Sea ice is frozen ocean water, so it just melts back into the ocean. The Arctic is a huge mass of frozen ice that is gradually becoming smaller. This will matter because the heavier salt water drops down and helps to create the oceans currents by moving under the warmer, lighter water at the equator The light color of the ice also reflects heat back into space. When the Arctic is gone, then that will no longer be true and global warming will intensify.

Curveball 4 years, 9 months ago

I think most of Lawrence water comes from rivers to the west and north. The Smokey Hill, Saline,Solomon and Republican all end up in the Kansas River. Hays and Russell are on the verge of a water war over water from Cedar Bluff. They can't tap the high plains aquifer because they are located in a blank spot over it. It was always that way, not from overuse. If the drought continues, Lawrence will certainly be affected. I can remember reading about water shortages over 25 years ago. The water shortage is world wide. Read up on Lake Meade and see what it will do the the far west of the country.

avarom 4 years, 9 months ago

As long as there is rain...there will always be water.....why not just build a big a dam or reservior.......its cheaper for everyone. Your Electric is next hold on to your shocks...I mean shorts....Its Global Electricity Next...........Wonder how they are going about water that new golf course.......yep folks....Welcome to Kansas!!

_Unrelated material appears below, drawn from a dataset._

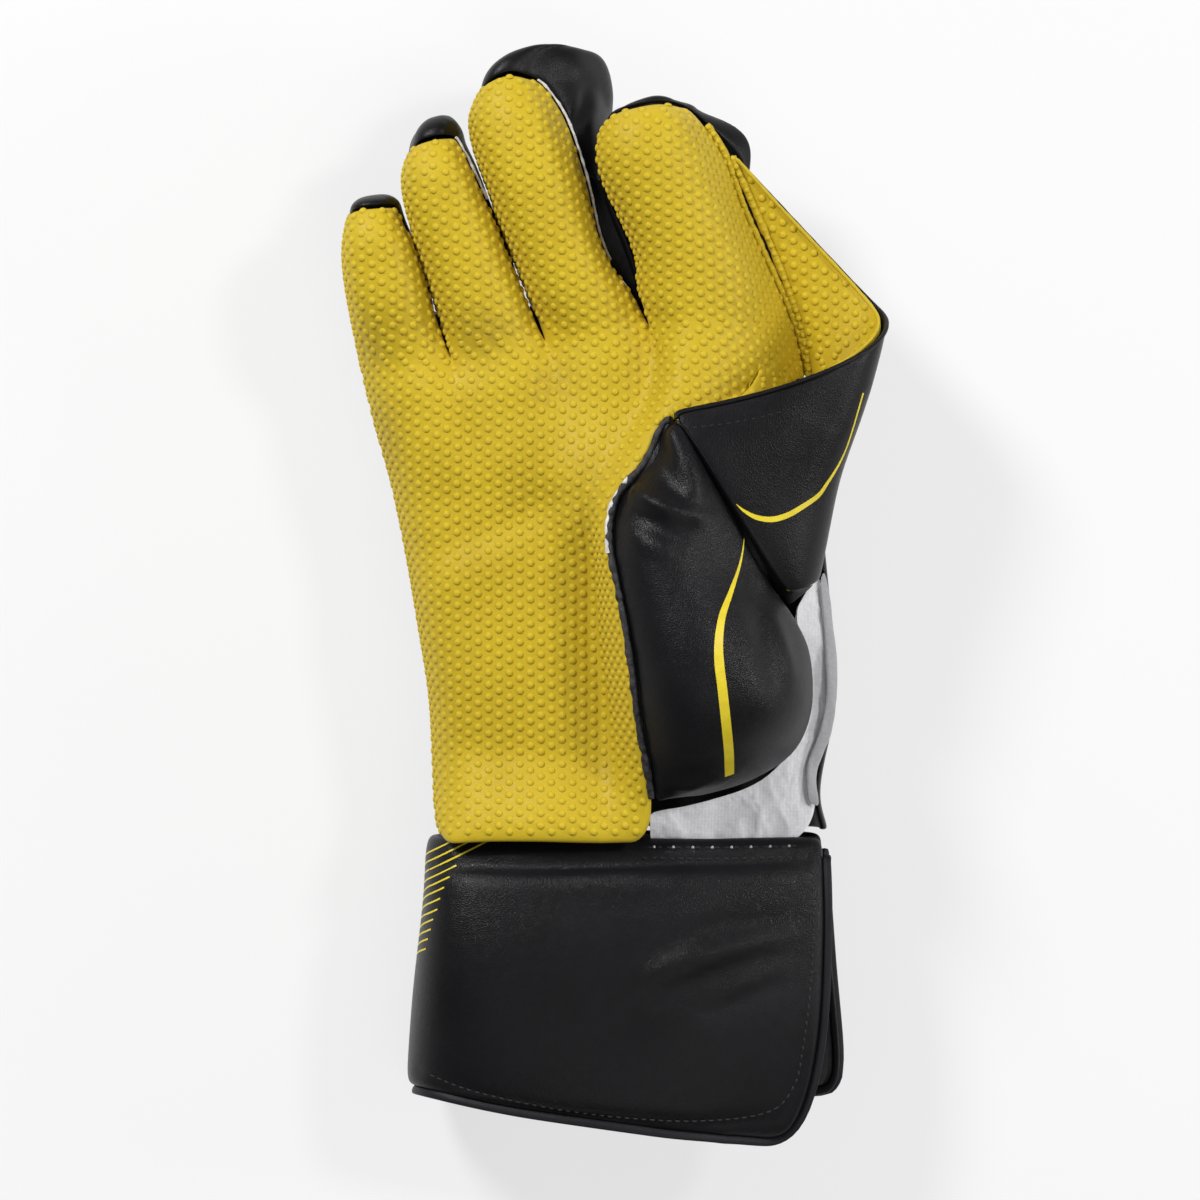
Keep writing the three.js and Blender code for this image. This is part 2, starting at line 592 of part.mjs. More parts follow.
// The cotton gusset fills the slot between the thumb's lobe, the back of the hand and the cuff.
// It runs from the web down round the lobe: i is its inner edge under the lobe, o its outer edge.
const GUSSET = table('ix iy iz ox oy oz', [
  [0.452, 0.290, 0.86, 0.512, 0.340, 0.62],
  [0.468, 0.236, 0.78, 0.540, 0.254, 0.64],
  [0.474, 0.190, 0.76, 0.550, 0.186, 0.66],
  [0.464, 0.146, 0.76, 0.530, 0.132, 0.66],
  [0.428, 0.104, 0.78, 0.494, 0.092, 0.66],
  [0.352, 0.072, 0.82, 0.505, 0.040, 0.74],
  [0.262, 0.056, 0.86, 0.440, 0.016, 0.86],
  [0.180, 0.046, 0.90, 0.290, 0.015, 0.92],
  [0.085, 0.040, 0.96, 0.090, 0.015, 0.94],
]);

const GUSSET_FACETS = 4;
const GUSSET_BULGE = 1.5;

function gussetRow(s) {
  const inner = hand(s.ix, s.iy, s.iz);
  const outer = hand(s.ox, s.oy, s.oz);
  return Array.from({ length: GUSSET_FACETS + 1 }, (_, i) => {
    const share = i / GUSSET_FACETS;
    const point = inner.clone().lerp(outer, share);
    point.z += Math.sin(Math.PI * share) * GUSSET_BULGE;
    return knot(point);
  });
}

const gussetKeys = GUSSET.map(gussetRow);

function wristGusset() {
  return new Sheet().patch(loft(gussetKeys, 2).reverse())
    .solid('wrist_gusset', whiteCotton, COTTON_WALL);
}

// A strip of tape that covers the gusset's outer edge along the hand's back
const TAPED_ROWS = 6;

function gussetTape() {
  const rows = loft(GUSSET.slice(0, TAPED_ROWS).map((s) => {
    const outer = hand(s.ox, s.oy, s.oz);
    const inward = hand(s.ix, s.iy, s.iz).sub(outer).normalize();
    return [
      knot(outer.clone().addScaledVector(inward, TAPE_WIDTH)),
      knot(outer.clone().addScaledVector(inward, TAPE_WIDTH / 2)),
      knot(outer.clone().addScaledVector(inward, -SEAM_GAP)),
    ];
  }), 2);
  return new Sheet().patch(rows.reverse())
    .solid('gusset_tape', biasTape, TAPE_WALL, -TAPE_WALL - TAPE_LIFT);
}

// The cuff: one padded panel from the front's free edge (f), over the front, round the ulnar side
// (u) and along the floor to the back's free edge (b). Shares of the cuff's width, length, depth.
const CUFF = table('down fx fz top ux uz bx bz floor', [
  [0.000, 0.505, 0.68, 0.80, -0.452, 0.40, 0.515, 0.30, 0.02],
  [0.070, 0.508, 0.76, 0.88, -0.466, 0.40, 0.515, 0.28, 0],
  [0.250, 0.512, 0.82, 0.98, -0.468, 0.42, 0.520, 0.26, 0],
  [0.500, 0.504, 0.84, 1.00, -0.482, 0.42, 0.528, 0.24, 0],
  [0.750, 0.486, 0.82, 0.98, -0.498, 0.42, 0.545, 0.22, 0],
  [0.930, 0.448, 0.78, 0.94, -0.508, 0.42, 0.552, 0.22, 0],
  [1.000, 0.390, 0.74, 0.90, -0.504, 0.42, 0.530, 0.22, 0],
]);
const CUFF_FRONT_FACETS = 8;
const CUFF_SIDE_FACETS = 6;
const CUFF_FLOOR_FACETS = 6;
const CUFF_LIP_FACETS = 4; // from the crown to the ulnar shoulder, and up to the back's free edge
const CUFF_TOP = 0.012; // how far up the hand the cuff reaches under the palm's tongue
const BOTTOM_SLANT = 0.18; // the bottom edge drops towards the thumb side
const BOTTOM_CURVE = 1.3; // more keeps the bottom edge low for longer before it rises
const BOTTOM_BACK = 0.16; // the back panel ends this much higher than the front

function cuffRow(s) {
  const place = (x, z) => new THREE.Vector3(x * CUFF_WIDTH, 0, z * CUFF_DEPTH);
  const front = place(s.fx, s.fz);
  const crown = place(0.1, s.top);
  const over = place(-0.3, s.top - 0.05);
  const side = place(s.ux, s.uz);
  const under = place(-0.28, s.floor);
  const mid = place(0.3, s.floor);
  const back = place(s.bx, s.bz);
  const row = turned(chain(
    arc(front, 165, crown, 180, CUFF_FRONT_FACETS, FLAT_ROUNDNESS),
    arc(crown, 180, over, 188, CUFF_LIP_FACETS, FLAT_ROUNDNESS),
    arc(over, 188, side, 270, CUFF_SIDE_FACETS, FULL_ROUNDNESS),
    arc(side, 270, under, 360, CUFF_SIDE_FACETS, FULL_ROUNDNESS),
    arc(under, 0, mid, 0, CUFF_FLOOR_FACETS, FLAT_ROUNDNESS),
    arc(mid, 0, back, 28, CUFF_LIP_FACETS, FLAT_ROUNDNESS),
  ));
  const frontKnots = CUFF_FRONT_FACETS + CUFF_LIP_FACETS + CUFF_SIDE_FACETS;
  row.forEach((k, i) => {
    const across = Math.min(1, k.point.x / CUFF_WIDTH + 0.5);
    const behind = THREE.MathUtils.clamp((i - frontKnots) / CUFF_SIDE_FACETS, 0, 1);
    const length = 1 - BOTTOM_SLANT * (1 - across) ** BOTTOM_CURVE - BOTTOM_BACK * behind * across;
    k.point.y = CUFF_TOP * HAND_LENGTH - s.down * CUFF_LENGTH * length;
  });
  return row;
}

const cuffRows = loft(CUFF.map(cuffRow), 1);
for (const end of [0, cuffRows.length - 1]) cuffRows[end] = squareEdge(cuffRows[end], -1);

function cuff() {
  return new Sheet().patch(cuffRows).solid('cuff', blackLeather, CUFF_WALL);
}

// The welt: a round roll sewn along the cuff's two free edges and its bottom
const WELT_SIDES = 8;

function cuffPiping() {
  const sheet = new Sheet().patch(cuffRows);
  const out = sheet.directions();
  const last = cuffRows.length - 1;
  const width = cuffRows[0].length - 1;
  const path = [];
  const put = (r, c, away) => {
    const { point } = cuffRows[r][c];
    const i = sheet.add({ point });
    path.push(point.clone()
      .addScaledVector(out[i], -CUFF_WALL / 2)
      .addScaledVector(away.clone().normalize(), WELT_RADIUS + WELT_GAP));
  };
  const edge = (r, c, inner) => cuffRows[r][c].point.clone().sub(cuffRows[r][inner].point);
  for (let r = 1; r < last; r += 1) put(r, 0, edge(r, 0, 1));
  put(last, 0, edge(last, 0, 1).normalize().sub(Y));
  for (let c = 1; c < width; c += 1) put(last, c, Y.clone().negate());
  put(last, width, edge(last, width, width - 1).normalize().sub(Y));
  for (let r = last - 1; r > 0; r -= 1) put(r, width, edge(r, width, width - 1));
  return tube('cuff_piping', blackWelt, path, WELT_RADIUS, WELT_SIDES);
}

// A round bar along a path, closed at both ends
function tube(name, material, path, radius, sides) {
  const points = [];
  const triangles = [];
  let normal = null;
  path.forEach((point, i) => {
    const before = path[Math.max(0, i - 1)];
    const after = path[Math.min(path.length - 1, i + 1)];
    const along = after.clone().sub(before).normalize();
    const guess = normal ?? new THREE.Vector3(0, 0, 1);
    normal = guess.clone().addScaledVector(along, -guess.dot(along)).normalize();
    const across = along.clone().cross(normal);
    for (let s = 0; s < sides; s += 1) {
      const angle = (s / sides) * 2 * Math.PI;
      points.push(point.clone()
        .addScaledVector(normal, radius * Math.cos(angle))
        .addScaledVector(across, radius * Math.sin(angle)));
    }
  });
  for (let i = 0; i + 1 < path.length; i += 1) {
    for (let s = 0; s < sides; s += 1) {
      const [a, b] = [i * sides + s, i * sides + ((s + 1) % sides)];
      triangles.push([a, b, b + sides], [a, b + sides, a + sides]);
    }
  }
  const end = (path.length - 1) * sides;
  for (let s = 1; s + 1 < sides; s += 1) {
    triangles.push([0, s + 1, s], [end, end + s, end + s + 1]);
  }
  return meshOf(name, material, points, triangles);
}

const glove = new THREE.Group();
glove.add(
  palmSheet().solid('palm_facing', yellowRubber, RUBBER_WALL),
  webSheet.solid('web_facing', yellowRubber, WEB_RUBBER_WALL, WEB_LEATHER_WALL + LAYER_GAP),
  webSheet.solid('web_back', blackLeather, WEB_LEATHER_WALL),
  ...Object.keys(FINGERS).map(stallBack),
  handBack(),
  thumbBack(),
  wristGusset(),
  gussetTape(),
  cuff(),
  cuffPiping(),
);

// The origin is the middle of the underside of the glove's box
const box = new THREE.Box3().setFromObject(glove);
glove.position.set(-(box.min.x + box.max.x) / 2, -(box.min.y + box.max.y) / 2, -box.min.z);
glove.updateMatrixWorld(true);

export default glove;
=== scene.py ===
import math

import bmesh
import bpy
import numpy as np
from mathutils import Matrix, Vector, noise
from mathutils.bvhtree import BVHTree
from mathutils.kdtree import KDTree


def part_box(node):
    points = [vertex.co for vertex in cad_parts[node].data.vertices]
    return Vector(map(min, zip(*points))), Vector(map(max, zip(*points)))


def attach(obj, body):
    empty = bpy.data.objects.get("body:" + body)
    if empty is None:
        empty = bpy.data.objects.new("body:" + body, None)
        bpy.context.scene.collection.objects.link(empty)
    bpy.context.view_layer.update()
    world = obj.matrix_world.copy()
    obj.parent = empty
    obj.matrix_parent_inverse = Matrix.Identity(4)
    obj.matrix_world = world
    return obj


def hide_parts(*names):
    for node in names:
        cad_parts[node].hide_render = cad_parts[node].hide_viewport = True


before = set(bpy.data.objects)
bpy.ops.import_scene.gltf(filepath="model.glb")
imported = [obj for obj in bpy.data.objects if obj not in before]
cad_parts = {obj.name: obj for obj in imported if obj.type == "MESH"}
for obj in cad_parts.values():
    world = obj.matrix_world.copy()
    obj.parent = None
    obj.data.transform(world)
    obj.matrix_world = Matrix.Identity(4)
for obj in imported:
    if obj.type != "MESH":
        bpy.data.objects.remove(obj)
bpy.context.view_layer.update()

# A right-hand wicketkeeping glove, palm up. +Y runs to the fingertips, +X to the thumb.
# Lengths are in metres, and places, lines and reaches in the tables are in mm.
MM = 0.001
RUBBER_WALL = 2.4 * MM
LEATHER_WALL = 1.6 * MM
WEB_WALL = 1.2 * MM
BACK_WALL = 2.6 * MM
THUMB_WALL = 3.0 * MM
CUFF_WALL = 6.0 * MM
COTTON_WALL = 1.0 * MM
TAPE_WALL = 1.2 * MM

PIMPLE_PITCH = 3.75 * MM
PIMPLE_RADIUS = 1.25 * MM
PIMPLE_HEIGHT = 0.65 * MM
PRINT_WALL = 0.12 * MM
PRINT_LIFT = 0.06 * MM

FINGERS = ("little", "ring", "middle", "index")


# Working with objects

def select_only(piece):
    bpy.ops.object.select_all(action="DESELECT")
    piece.select_set(True)
    bpy.context.view_layer.objects.active = piece


def new_object(name, mesh):
    piece = bpy.data.objects.new(name, mesh)
    bpy.context.scene.collection.objects.link(piece)
    return piece


def apply_modifier(piece, kind, **settings):
    """Adds one modifier with its settings and makes it part of the mesh."""
    select_only(piece)
    modifier = piece.modifiers.new(kind.title(), kind)
    for setting, value in settings.items():
        setattr(modifier, setting, value)
    bpy.ops.object.modifier_apply(modifier=modifier.name)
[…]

richh 4 years, 9 months ago

Ahh, I remembered that I lived in Wichita... my friend asked me to pick him up and bring him to work as car pool while his wife use his car for a week vacation. I picked him up at front of his house then we left to work. Someone called him that city fined the ticket on front door of his house that water keep running on the lawn for much longer hours in the morning. No, I looked at grass, there was no water that time when we left. Someone did purpose and turned the water on to make city crews looked at them and fined $500 for waste water use. My friend went to the court and judge dropped that fine as next neighbors told them that he didn't use the water on the lawn during the morning.